Je ne t’ai point parlé de son Tigre[2] ; j’ai oublié l’autre jour. Eh bien, j’aime mieux le Bœuf[3], et de beaucoup. Voici mes raisons. Je trouve la pièce inégale et faite comme en deux parties. Toute la seconde, à partir de « Lui, baigné par la flamme… » est superbe. Mais il y a bien des choses dans ce qui précède que je n’aime pas. D’abord la position de la bête qui s’endort le ventre en l’air, ne me semble pas naturelle : jamais un quadrupède ne s’endort le ventre en l’air.

La langue rude et rose va pendant.

 
Dur ! et va pendant est exagéré de tournure. Ce vers :

Toute rumeur s’éteint autour de son repos,


est disparate de ton avec tout ce qui précède et tout ce qui suit. Ces deux mots rumeur et repos, qui sont presque métaphysiques, qui sont non imaginés, me semblent d’un effet mou et lâche. Ainsi intercalé dans une description très précise, je vois bien qu’il a voulu mettre un vers de transition très calme et simple. Eh bien, alors, s’éteint est chargé, car c’est une métaphore par soi-même. Ensuite, nous perdons trop le tigre de vue avec la panthère, les pythons, la cantharide (ou bien alors il n’y en a pas assez ; le plan secondaire, n’étant pas assez long, se mêle un peu au principal et l’encombre). Musculeux, à pythons, ne me semble pas heureux ; sur les serpents, voit-on saillir les muscles ? Le roi rayé, voilà un accolement de mots disparates : le roi (métaphore) rayé (technique). Si c’est roi qui est l’idée principale, il faut une épithète dérivant de l’idée de roi. Si c’est rayé, au contraire, sur qui doit se porter l’attention, il faut un substantif en rapport avec rayé, et il faut appeler le tigre d’un nom qui, dans la nature, ait des raies. Or un roi n’est pas rayé. À partir de là, la pièce me paraît fort belle.
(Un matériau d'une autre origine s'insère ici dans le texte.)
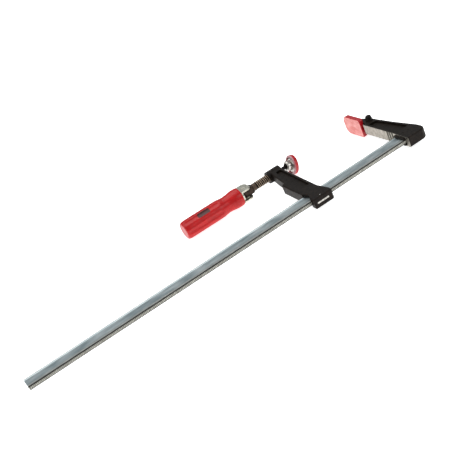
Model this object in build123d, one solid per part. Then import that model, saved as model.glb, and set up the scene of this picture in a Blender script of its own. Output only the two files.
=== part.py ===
from build123d import *
import os
from math import sqrt

# F clamp, all sizes in mm. X runs along the bar towards the fixed jaw, Y runs from
# the bar to the jaw tips, and Z is across the clamp's thickness. The origin is on
# the bare gripping face of the fixed jaw, halfway through its thickness.

# Driving dimensions: overall
bar_reach = 645.0          # bar from the gripping face to its free end
throat = 120.0             # bar edge to spindle axis
face_offset = 45.0         # bar edge to the origin
casting_thick = 16.6       # thickness of both castings
arm_face_x = -148.5        # jaw side of the sliding arm at the bar, where it stands at rest

# Profile bar
bar_width = 25.0
bar_thick = 6.8
bar_corner = 1.5
hollow_depth = 0.5         # shallow rolled hollow in both wide faces
hollow_slope = 1.0
back_rail = 5.0
front_rail = 3.0

# Fixed jaw
jaw_root_depth = 35.0      # along X, behind the gripping face, at the bar
jaw_mid_depth = 27.5
jaw_neck_depth = 21.5      # at the foot of the pad
jaw_tip_depth = 7.0
jaw_heel = 8.5             # casting past the back edge of the bar
jaw_corner = 11.0
jaw_overhang = 13.5        # jaw tip past the spindle axis
bar_in_jaw = 24.0
slot_clearance = 0.05
lip_length = 3.0           # cast lips over and under the bar
pad_length = 44.0
pad_width = 28.0
pad_thick = 4.2
pad_tip_radius = 9.0
pad_root_radius = 2.0
pad_relief_width = 8.0     # step between the gripping face and the pad's foot
vee_count = 3
vee_pitch = 6.0
vee_depth = 2.0
vee_start = 7.0            # bar edge to the first vee's centre
stud_foot = 6.5            # radius of the cast bosses beside the pad
stud_top = 4.5
stud_height = 8.2
stud_round = 2.4
stud_hole = 1.4
stud_offset = 5.5          # pad's foot to the bosses' axis
stud_setback = 14.6        # gripping face to the bosses' axis
edge_round = 2.2           # rounded edges of both castings
web_recess = 3.2           # depth of the hollows beside the web
flange = 4.5               # width of the flanges around the hollows
jaw_pin_radius = 2.0
jaw_pin_gap = 10.0         # between the two jaw pins
pin_sink = 0.3             # pins end this far under the surface

# Caps
cap_wall = 1.8
cap_lip = 2.5              # inward lip behind the pad
plate_cap_lip = 1.3        # inward lip behind the dish
cap_lip_thick = 1.2
cap_round = 1.2            # outer edges of the soft caps
cap_clearance = 0.02
arm_gap = 0.4              # between the soft cap and the casting

# Sliding arm
guide_length = 30.0        # along the bar
guide_height = 58.0        # bar edge to the step
step = 8.0
neck_width = 18.0          # arm at the boss
face_rake = 4.5            # jaw side of the arm leans forward to the boss
arm_toe = 4.0              # jaw side of the arm flares forward behind the bar
slide_clearance = 0.25
bridge = 9.2               # casting behind the bar
guide_corner = 2.2
toe_corner = 4.5
boss_radius = 9.9
boss_length = 24.0
boss_front = 0.5           # boss proud of the arm on the jaw side
cheek_notch_radius = 15.0
cheek_notch_depth = 5.5
recess_low = 14.0          # bar edge to the hollow's lower end
recess_high = 14.0         # spindle axis to the hollow's upper end
insert_length = 20.0
insert_thick = 2.4
insert_pin_radius = 1.25
insert_fit = 0.02

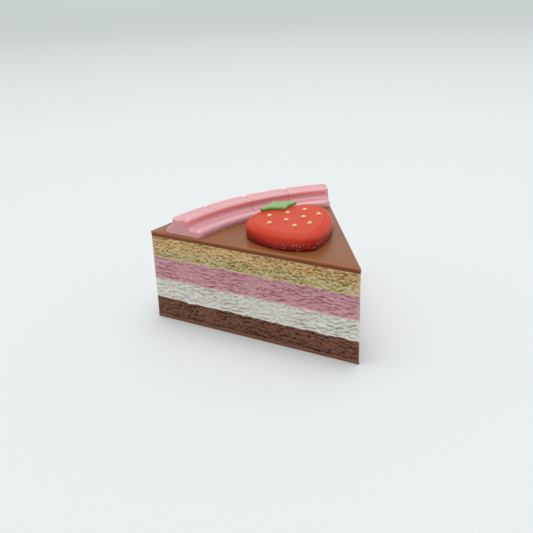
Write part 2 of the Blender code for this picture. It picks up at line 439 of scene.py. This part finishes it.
def crumbRelief(along, z, look):
    # how deep the skin lies at a place, from 0 on the wrinkles to 1 in the pits
    along, z, seed = along / mm, z / mm, look["seed"]
    z += look["sway"] * rough(along, z, *crumb["swaySize"], seed)
    along += crumb["shift"] * rough(along, z, *crumb["shiftSize"], 2 * seed)
    value = look["fold"] * wrinkles(along, z, look["long"], look["period"], seed)
    net = abs(rough(along, z, look["wide"], look["tall"], 7 * seed))
    value += look["net"] * (crumb["netGain"] * net - crumb["netMean"])
    hole = rough(along, z, look["holeWide"], look["holeTall"], 11 * seed)
    hole += crumb["cluster"] * rough(along, z, *crumb["clusterSize"], 9 * seed)
    value += look["holes"] * max(0.0, hole - look["holesOver"])
    value += look["grain"] * rough(along, z, *crumb["grainSize"], 13 * seed)
    strength = 1 + look["uneven"] * rough(along, z, *crumb["unevenSize"], 15 * seed)
    return clamp(look["level"] + 0.5 * strength * value) ** look["bite"]


def jointSag(along, z):
    # how far the joint at a height dips or rises at a place, as a share of the largest sag
    waves = crumb["sagWaves"]
    return sum(share * rough(along / mm, z / mm, long, 1.0, seed) for share, long, seed in waves)


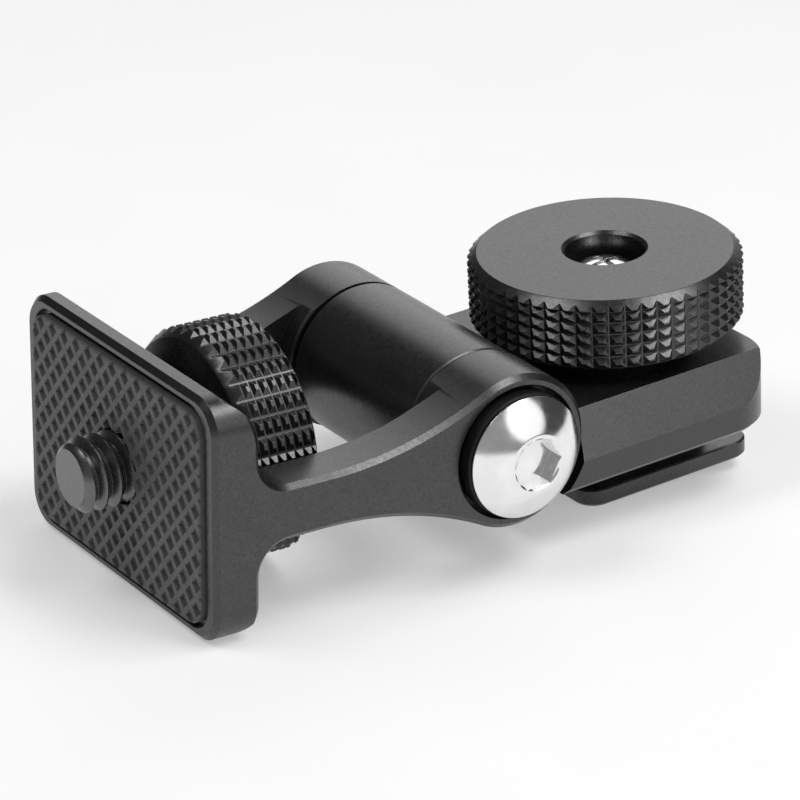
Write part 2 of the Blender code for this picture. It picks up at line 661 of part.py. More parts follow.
def build_shoe_foot(parent):
    """The foot that slides into a shoe. Its square key stops it turning, and its hole is blind."""
    x0 = FOOT_X0 - KNOB_X
    x1 = FOOT_X1 - KNOB_X
    sections = [(FOOT_BOTTOM, FOOT_CHAMFER), (FOOT_BOTTOM + FOOT_CHAMFER, 0.0), (FOOT_TOP, 0.0)]
    layers = []
    for z, inset in sections:
        outline = rounded_rectangle(x0 + inset, x1 - inset, -FOOT_HALF_Y + inset,
                                    FOOT_HALF_Y - inset, FOOT_CORNER_R - inset)
        layers.append([(x, y, z) for x, y in outline])
    foot = place("shoe_foot", lofted(layers), BLACK_ANODISED, parent)
    outline = rounded_rectangle(-KEY_HALF, KEY_HALF, -KEY_HALF, KEY_HALF, KEY_CORNER_R, 3)
    middle = (FOOT_BOTTOM + FOOT_TOP) / 2
    key = lofted([[(x, y, z) for x, y in outline] for z in (middle, KEY_TOP)])
    boolean(foot, make_cutter("foot_key", key, parent), 'UNION')
    hole_r = STUD_R + FIT
    floor = FOOT_BOTTOM + FOOT_FLOOR
    hole = turned([(0, floor), (hole_r, floor), (hole_r, KEY_TOP + CUT), (0, KEY_TOP + CUT)],
                  'Z', ROUND_SMALL)
    boolean(foot, make_cutter("foot_hole", hole, parent), 'DIFFERENCE')


# ---- assembly ------------------------------------------------------------------------

def build_bracket():
    """Every sub-part, each under the empty of the joint that carries it."""
    pivot = make_empty("pivot_centre", (-KNOB_X, 0.0, -FOOT_BOTTOM))
    build_swivel_arm(pivot)
    build_axle_sleeve(pivot)
    build_knob_washer(pivot)
    tilt_frame = make_empty("tilt_axis", (0.0, 0.0, 0.0), pivot, TILT)
    build_yoke(tilt_frame)
    build_rubber_pad(tilt_frame)
    build_hub_washer(tilt_frame)
    wheel_frame = make_empty("wheel_axis", (WHEEL_BACK, 0.0, 0.0), tilt_frame)
    build_mount_screw(wheel_frame)
    build_thumbwheel(wheel_frame)
    build_wheel_lock_screw(wheel_frame)
    for side, label in ((-1, "near"), (1, "far")):
        screw_frame = make_empty(label + "_screw_axis", (0.0, 0.0, 0.0), pivot)
        build_pivot_screw("pivot_screw_" + label, side, screw_frame)
        build_ring("head_washer_" + label, head_washer_section(), side, BLACK_OXIDE, screw_frame)
        build_ring("disc_spring_" + label, disc_spring_section(), side, SPRING_STEEL, screw_frame)
        build_ring("ear_bush_" + label, ear_bush_section(), side, BRASS, tilt_frame)
        build_ring("friction_washer_" + label, friction_washer_section(), side, NYLON, pivot)
    knob_frame = make_empty("knob_axis", (KNOB_X, 0.0, 0.0), pivot)
    build_clamp_knob(knob_frame)
    build_clamp_stud(knob_frame)
    build_knob_lock_screw(knob_frame)
    build_shoe_foot(make_empty("foot_slide_axis", (KNOB_X, 0.0, 0.0), pivot))


clear_scene()
build_bracket()
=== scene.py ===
"""Looks of the damped swivel bracket: machined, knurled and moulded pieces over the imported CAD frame.

Lengths are in millimetres from the pivot's centre, as in the CAD source, until a piece is placed.
The yoke's pieces are modelled level and tilted by TILT when they are placed.
"""

import json
import math

import bmesh
import bpy
from mathutils import Matrix, Vector


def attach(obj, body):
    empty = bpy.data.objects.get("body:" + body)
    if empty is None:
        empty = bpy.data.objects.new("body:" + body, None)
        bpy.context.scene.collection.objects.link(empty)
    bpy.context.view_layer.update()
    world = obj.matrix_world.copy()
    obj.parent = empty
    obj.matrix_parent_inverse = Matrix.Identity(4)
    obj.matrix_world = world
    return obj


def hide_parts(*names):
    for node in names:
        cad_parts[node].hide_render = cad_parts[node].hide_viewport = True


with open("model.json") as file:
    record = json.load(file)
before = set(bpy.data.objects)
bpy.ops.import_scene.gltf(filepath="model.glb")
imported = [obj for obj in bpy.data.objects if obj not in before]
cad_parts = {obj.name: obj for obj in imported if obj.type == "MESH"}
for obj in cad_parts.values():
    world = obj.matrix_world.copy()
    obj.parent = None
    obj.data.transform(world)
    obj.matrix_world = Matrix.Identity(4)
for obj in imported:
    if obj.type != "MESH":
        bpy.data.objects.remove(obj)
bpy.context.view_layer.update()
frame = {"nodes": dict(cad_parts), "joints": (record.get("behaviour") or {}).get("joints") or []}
joints = {joint["name"]: joint for joint in frame["joints"]}

PIVOT = Vector(joints["tilt"]["pos_m"])
SCREW_AXIS = Vector(joints["screw_spin"]["axis"])
TILT = math.atan2(SCREW_AXIS.z, -SCREW_AXIS.x)
WELD = 1.0e-5             # points closer than this are one
ROUND = 160               # segments of a plain turned shape

SWIVEL_MATRIX = Matrix.Translation(PIVOT) @ Matrix.Scale(0.001, 4)
YOKE_MATRIX = Matrix.Translation(PIVOT) @ Matrix.Rotation(TILT, 4, 'Y') @ Matrix.Scale(0.001, 4)


# ---- shapes --------------------------------------------------------------------------

def axis_matrix(axis):
    """The rotation that takes +Z to the named axis."""
    if axis == 'X':
        return Matrix.Rotation(math.pi / 2, 4, 'Y')
    if axis == 'Y':
        return Matrix.Rotation(-math.pi / 2, 4, 'X')
    return Matrix.Identity(4)


def arc(centre, radius, start, end, steps):
    """Points on an arc, angles in degrees, both ends included."""
    angles = [math.radians(start + (end - start) * i / steps) for i in range(steps + 1)]
    return [(centre[0] + radius * math.cos(a), centre[1] + radius * math.sin(a)) for a in angles]


def rounded_rectangle(x0, x1, y0, y1, radius, steps=14):
    """A rectangle's outline with rounded corners."""
    points = arc((x1 - radius, y1 - radius), radius, 0, 90, steps)
    points += arc((x0 + radius, y1 - radius), radius, 90, 180, steps)
    points += arc((x0 + radius, y0 + radius), radius, 180, 270, steps)
    points += arc((x1 - radius, y0 + radius), radius, 270, 360, steps)
    return points


def bridge(bm, lower, upper):
    """Faces between two rings of vertices, or a fan where one of them is a point."""
    count = max(len(lower), len(upper))
    if count == 1:
        return
    for i in range(count):
        j = (i + 1) % count
        corners = [lower[i % len(lower)], lower[j % len(lower)],
                   upper[j % len(upper)], upper[i % len(upper)]]
        bm.faces.new(list(dict.fromkeys(corners)))


def circle_angles(segments):
    """Evenly spaced angles round a circle."""
    return [2.0 * math.pi * i / segments for i in range(segments)]


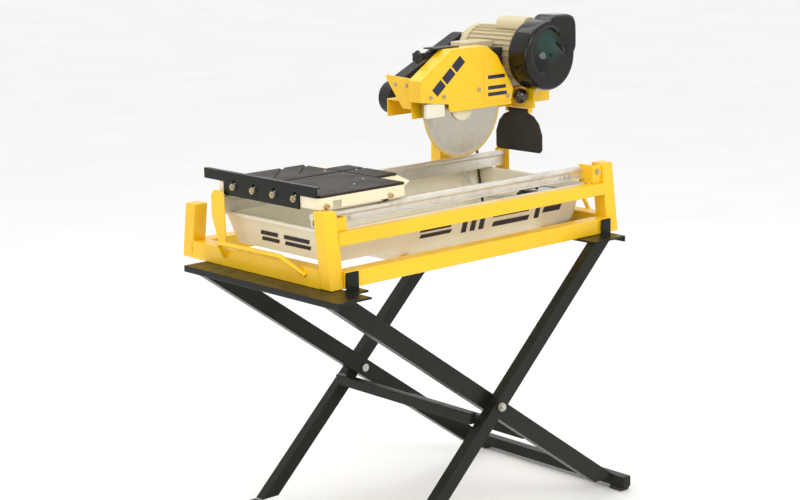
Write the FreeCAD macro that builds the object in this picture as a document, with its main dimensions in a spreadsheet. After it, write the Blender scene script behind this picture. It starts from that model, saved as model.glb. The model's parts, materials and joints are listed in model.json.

Mais l’ombre en nappe noire à l’horizon descend

est bien ample, bien calme.

Le vent passe au sommet des bambous, il s’envole
Et ..................

Superbe. Je n’aime pas à cette place, dans un milieu si raide, les nocturnes gazelles, pour dire qui viennent pendant la nuit. C’est une expression latine ; n’importe, c’est trop poétique à côté d’un vers aussi vrai que celui-ci :

Le frisson de la faim fait palpiter son flanc.

Quant aux quatre derniers, ils sont sublimes.

Je te prie de ne point lui faire part de mes impressions. Ce bon garçon est assez malheureux maintenant sans que mes critiques s’y joignent. Et toi ? J’attends la Servante ; je te la renverrai épluchée. C’est au mois de février, tu sais, enfin à mon prochain voyage, que je te ferai mon petit cadeau de jour de l’an ! Je t’envoie mille baisers.

Adieu, chère Louise. À toi.

Ton G.

P. S. Énault doit être splendide, depuis qu’il est revenu d’Orient. Nous allons avoir encore un voyage d’Orient ! impressions de Jérusalem ! Ah ! mon Dieu ! descriptions de pipes et de turbans. On va nous apprendre encore ce que c’est qu’un bain, etc.

Mes compliments sur le sonnet. Mais quel est l’indécent ou l’indécente qui a composé le dernier vers ? On n’est jamais trop long ; on ne peut être que trop gros.


  1. La Pierre de Touche venait d’être accueillie très froidement au Théâtre-Français et jugée avec des réserves malveillantes par la critique.
  2. Les Jungles (Poèmes Barbares).
  3. Fultus Hyacintho (Poèmes Antiques).